**Supplied information**:
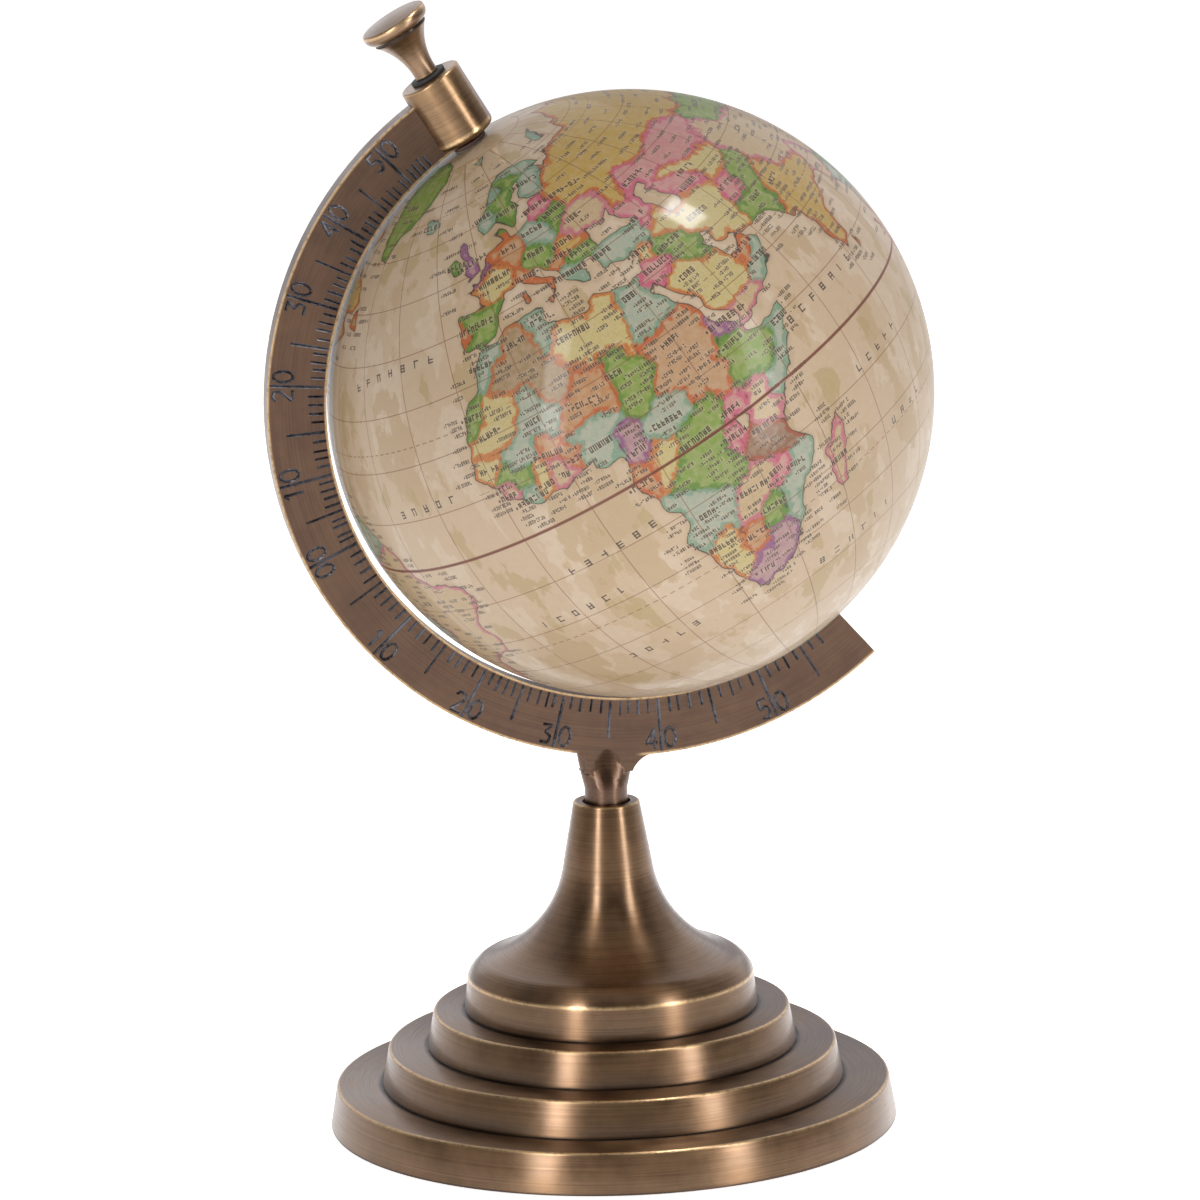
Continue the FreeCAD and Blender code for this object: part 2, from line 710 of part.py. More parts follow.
def build_bodies():
    """Build every sub-part and return the list of bodies."""
    return [
        base_pad(),
        foot_disc(),
        stacked_disc("middle_disc", size("middle_radius"), size("foot_top"), MIDDLE_TOP),
        stacked_disc("upper_disc", size("upper_radius"), MIDDLE_TOP, UPPER_TOP),
        trumpet_column(),
        washer("column_washer", STUD_HOLE, size("column_washer_radius"), WASHER_UNDER, FOOT_WEB_UNDER),
        meridian_arm(),
        tie_stud(),
        washer("spring_washer", STUD_HOLE, size("spring_washer_radius"), SPRING_UNDER, SPRING_TOP,
               size("spring_washer_angle")),
        stud_nut(),
        south_pin(),
        pole_washer("north_washer", NORTH),
        pole_washer("south_washer", SOUTH),
        half_shell("northern_shell", NORTH),
        half_shell("southern_shell", SOUTH),
        seam_ring(),
        pole_bush("north_bush", NORTH),
        pole_bush("south_bush", SOUTH),
        axis_screw(),
        knob_washer(),
    ]


def check_document(bodies):
    """Stop if any object failed or any body has no sound solid."""
    for item in DOCUMENT.Objects:
        if "Invalid" in item.State or "Error" in item.State:
            raise RuntimeError("%s did not rebuild: %s" % (item.Label, item.State))
    for body in bodies:
        if body.Shape.isNull() or not body.Shape.isValid() or len(body.Shape.Solids) != 1:
            raise RuntimeError("%s has no sound solid" % body.Label)


def export_parts(bodies):
    """Write one STEP file per sub-part."""
    os.makedirs("parts", exist_ok=True)
    for body in bodies:
        body.Shape.exportStep("parts/%s.step" % body.Label)


fill_sheet()
BODIES = build_bodies()
DOCUMENT.recompute()
check_document(BODIES)
export_parts(BODIES)
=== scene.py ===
"""Looks of a desktop globe on a turned brass stand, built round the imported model.

The row frame is in metres, with +Z up and the column on the Z axis. Outlines are written in millimetres and
made metres when a piece is put in its place.
"""

import json
import logging
import math
import random
from collections.abc import Iterable, Sequence
from dataclasses import dataclass, field
from enum import Enum

import bmesh
import bpy
import numpy as np
from mathutils import Matrix, Vector


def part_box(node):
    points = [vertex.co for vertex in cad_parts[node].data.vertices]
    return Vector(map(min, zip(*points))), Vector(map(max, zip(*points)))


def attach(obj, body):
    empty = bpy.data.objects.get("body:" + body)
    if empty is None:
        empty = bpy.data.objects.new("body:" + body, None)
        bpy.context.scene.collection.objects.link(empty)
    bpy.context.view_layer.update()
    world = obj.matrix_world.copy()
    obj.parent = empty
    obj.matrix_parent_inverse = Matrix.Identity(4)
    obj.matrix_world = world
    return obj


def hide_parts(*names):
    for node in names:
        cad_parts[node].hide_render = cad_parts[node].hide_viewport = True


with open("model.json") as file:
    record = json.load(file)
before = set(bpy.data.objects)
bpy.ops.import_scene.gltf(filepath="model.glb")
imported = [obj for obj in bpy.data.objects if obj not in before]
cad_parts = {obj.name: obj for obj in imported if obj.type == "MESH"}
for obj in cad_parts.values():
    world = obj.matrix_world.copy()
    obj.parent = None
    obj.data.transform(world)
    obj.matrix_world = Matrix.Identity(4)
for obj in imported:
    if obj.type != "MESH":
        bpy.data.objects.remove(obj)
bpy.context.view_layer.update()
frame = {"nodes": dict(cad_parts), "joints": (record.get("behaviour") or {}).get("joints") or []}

LOG = logging.getLogger("desktop_globe")
MM = 0.001
FULL_STRENGTH = 1.0
QUARTER_TURN = 0.25
Colour = tuple[float, float, float, float]
LonLat = tuple[float, float]


def srgb(red: float, green: float, blue: float) -> Colour:
    """Turn a colour given as 0 to 255 screen values into a linear one.

    Args:
        red: Red value.
        green: Green value.
        blue: Blue value.

    Returns:
        The linear colour with full alpha.
    """
    shares = [value / 255.0 for value in (red, green, blue)]
    linear = [s / 12.92 if s <= 0.04045 else ((s + 0.055) / 1.055) ** 2.4 for s in shares]
    return linear[0], linear[1], linear[2], 1.0


# Shader toolkit -------------------------------------------------------------------------------------------

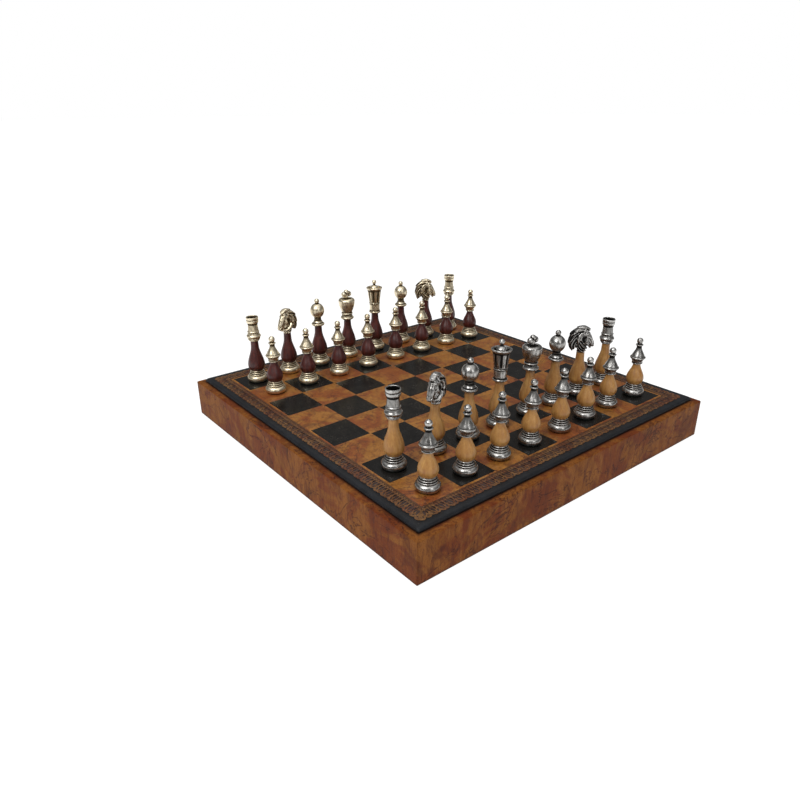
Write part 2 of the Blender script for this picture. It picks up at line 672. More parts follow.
def cheek_hollow(x, z, width):
    return bump(np.hypot(x - CHEEK_X, (z - CHEEK_Z) / CHEEK_TALL), width)


def mane_field(x, y, z):
    """Distance to the crest and mane: a thick band about the cheek, carved into locks and curls."""
    crest, chest = 65, 222  # the band's ends, in degrees about its middle
    inner, edge, lock = 6.3, 1.5, 3.1
    across, up = x - MANE_X, z - MANE_Z
    reach = np.hypot(across, up)
    angle = np.degrees(np.arctan2(up, across)) % 360
    share = np.clip((angle - crest) / (chest - crest), 0, 1)
    outer = 11.875 + 3.75 * share ** 1.5
    ends = np.radians(np.maximum(crest - 5 - angle, angle - chest + 1)) * reach
    flat = np.maximum(np.maximum(reach - outer, inner - reach), np.where(angle < 30, 9.0, ends))
    thick = 1.9 + 2.0 * np.clip(share / 0.6, 0, 1)
    a, b = flat + edge, y - thick + edge
    body = np.hypot(np.maximum(a, 0), np.maximum(b, 0)) - edge + np.minimum(np.maximum(a, b), 0)
    depth = outer - reach
    drift = 0.03405 * (angle - crest) + 0.0004086 * np.maximum(angle - 95, 0) ** 2
    phase = (depth + drift) / lock + 0.12 * np.sin(0.16 * angle + 0.9 * depth)
    return body + 0.55 - 1.15 * np.abs(np.sin(math.pi * phase)) ** 0.8


def horse_field(p):
    """Distance to a horse head that looks along +X, in millimetres, the same on both sides."""
    p = p.copy()
    p[..., 1] = np.abs(p[..., 1])
    p[..., 0] = p[..., 0] / SQUEEZE + LEAN * np.clip(p[..., 2] / 8, 0, 1)
    x, y, z = p[..., 0], p[..., 1], p[..., 2]
    narrow = p.copy()
    narrow[..., 1] *= 1 + 0.5 * np.clip((z - 13.5) / 7, 0, 1)
    # neck, head and jaw, then the lips
    neck = [(0.2, 0, 2.4), (1.0, 0, 5.0), (-1.0, 0, 10.5), (-0.6, 0, 15.3), (2.2, 0, 18.4)]
    head = [(2.9, 0, 18.6), (6.8, 0, 13.8), (10.4, 0, 8.5)]
    jaw = [(2.6, 0.8, 12.4), (5.8, 0.6, 8.9), (7.9, 0, 6.0)]
    shape = bow(narrow, neck, [3.8, 4.6, 5.0, 5.6, 5.3])
    shape = blend(shape, bow(narrow, head, [4.7, 3.7, 2.6]), 0.8)
    shape = blend(shape, bow(p, jaw, [4.4, 2.8, 1.6]), 0.6)
    shape = blend(shape, rod(p, (10.9, 0.8, 7.6), (11.2, 0.5, 6.8), 1.9, 1.75), 0.6)
    shape = blend(shape, rod(p, (8.5, 0, 5.1), (9.0, 0.4, 4.8), 1.25, 1.1), 0.4)
    shape = cut(shape, np.hypot(x - 6.7, z - 4.7) - 1.0, 0.4)
    # cheek: a dished hollow, ringed by a crescent, and the bar of the jaw in front of it
    side = np.clip((y - 1.2) / 1.6, 0, 1)
    bar = [(4.6, 16.6), (4.9, 13.0), (3.2, 10.0), (6.4, 7.6)]
    shape = shape + side * (1.5 * cheek_hollow(x, z, 2.7) - 0.75 * bump(trail(x, z, bar), 0.9))
    crescent = [(1.0, 4.0, 19.8), (-1.6, 4.5, 19.0), (-3.7, 4.8, 16.6), (-4.4, 4.8, 13.4), (-4.0, 4.6, 9.8),
                (-2.3, 4.5, 6.4), (0.6, 4.3, 3.6), (4.0, 3.0, 2.0)]
    shape = blend(shape, bow(p, crescent, [0.5, 0.85, 1.1, 1.2, 1.2, 1.1, 0.95, 0.6]), 0.25)
    # bold folds beside the crescent, down to the chest
    folds = ([(-1.8, 9.8), (0.2, 7.2), (2.8, 5.2), (5.4, 4.4)],
             [(-5.6, 7.6), (-3.8, 4.4), (-1.4, 2.2), (1.4, 0.9)])
    for fold in folds:
        gap = trail(x, z, fold)
        ridge = 1.1 * bump(gap, 0.85) - 0.9 * bump(gap - 1.5, 0.6)
        shape = shape - ridge * np.clip((y - 0.4) / 1.2, 0.25, 1)
    # forelock, the ear beside it, brow and eye
    shape = blend(shape, rod(narrow, (1.5, 0.3, 21.9), (4.4, 0.2, 21.6), 2.4, 1.9), 0.4)
    shape = blend(shape, bow(p, [(1.0, 3.4, 18.0), (1.6, 2.6, 21.2), (3.7, 1.9, 24.0)], [0.8, 0.9, 0.4]), 0.2)
    groove = bump(trail(x, z, [(2.8, 19.6), (3.9, 22.4), (4.5, 24.2)]), 0.5)
    shape = shape + 0.5 * groove * np.clip(y - 2, 0, 1)
    shape = cut(shape, rod(p, (7.3, 0, 20.0), (6.3, 2.4, 19.8), 0.6, 0.4), 0.5)
    shape = cut(shape, np.linalg.norm(p - np.array([6.1, 3.6, 17.0]), axis=-1) - 0.8, 0.3)
    shape = np.minimum(shape, np.linalg.norm(p - np.array([5.9, 2.8, 17.0]), axis=-1) - 0.75)
    shape = blend(shape, bow(p, [(4.2, 3.6, 17.7), (5.9, 3.2, 18.4), (7.7, 2.1, 17.7)], [0.4, 0.6, 0.4]), 0.3)
    # bridge of the nose, hollow below the eye, nostril and mouth
    shape = blend(shape, rod(p, (7.4, 0.7, 17.0), (11.7, 0.6, 9.8), 0.8, 0.8), 0.7)
    shape = cut(shape, rod(p, (7.2, 4.4, 13.8), (10.0, 3.2, 9.0), 1.4, 0.7), 0.6)
    shape = cut(shape, rod(p, (12.0, 2.1, 8.3), (12.8, 1.6, 7.7), 0.55, 0.6), 0.3)
    shape = cut(shape, rod(p, (8.2, 2.6, 7.0), (13.2, 1.9, 5.7), 0.3, 0.42), 0.2)
    shape = blend(shape, mane_field(x, y, z), 0.25)
    seat = np.hypot(np.maximum(np.hypot(x, y) - 3.2, 0), np.abs(z - 0.85)) - 0.8
    return np.maximum(np.minimum(shape, seat), 0.03 - z)


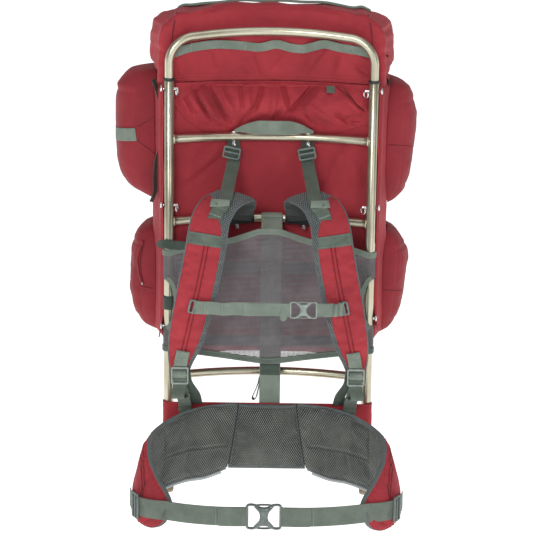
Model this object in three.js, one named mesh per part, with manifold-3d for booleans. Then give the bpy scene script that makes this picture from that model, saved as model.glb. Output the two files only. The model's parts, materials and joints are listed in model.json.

**Your instructions**:
Starting with the line with "fill_sheet()" and ending with the line with "for node in", extract every line exactly and nothing outside that span.

**Result of this exercise**:
fill_sheet()
BODIES = build_bodies()
DOCUMENT.recompute()
check_document(BODIES)
export_parts(BODIES)
=== scene.py ===
"""Looks of a desktop globe on a turned brass stand, built round the imported model.

The row frame is in metres, with +Z up and the column on the Z axis. Outlines are written in millimetres and
made metres when a piece is put in its place.
"""

import json
import logging
import math
import random
from collections.abc import Iterable, Sequence
from dataclasses import dataclass, field
from enum import Enum

import bmesh
import bpy
import numpy as np
from mathutils import Matrix, Vector


def part_box(node):
    points = [vertex.co for vertex in cad_parts[node].data.vertices]
    return Vector(map(min, zip(*points))), Vector(map(max, zip(*points)))


def attach(obj, body):
    empty = bpy.data.objects.get("body:" + body)
    if empty is None:
        empty = bpy.data.objects.new("body:" + body, None)
        bpy.context.scene.collection.objects.link(empty)
    bpy.context.view_layer.update()
    world = obj.matrix_world.copy()
    obj.parent = empty
    obj.matrix_parent_inverse = Matrix.Identity(4)
    obj.matrix_world = world
    return obj


def hide_parts(*names):
    for node in names:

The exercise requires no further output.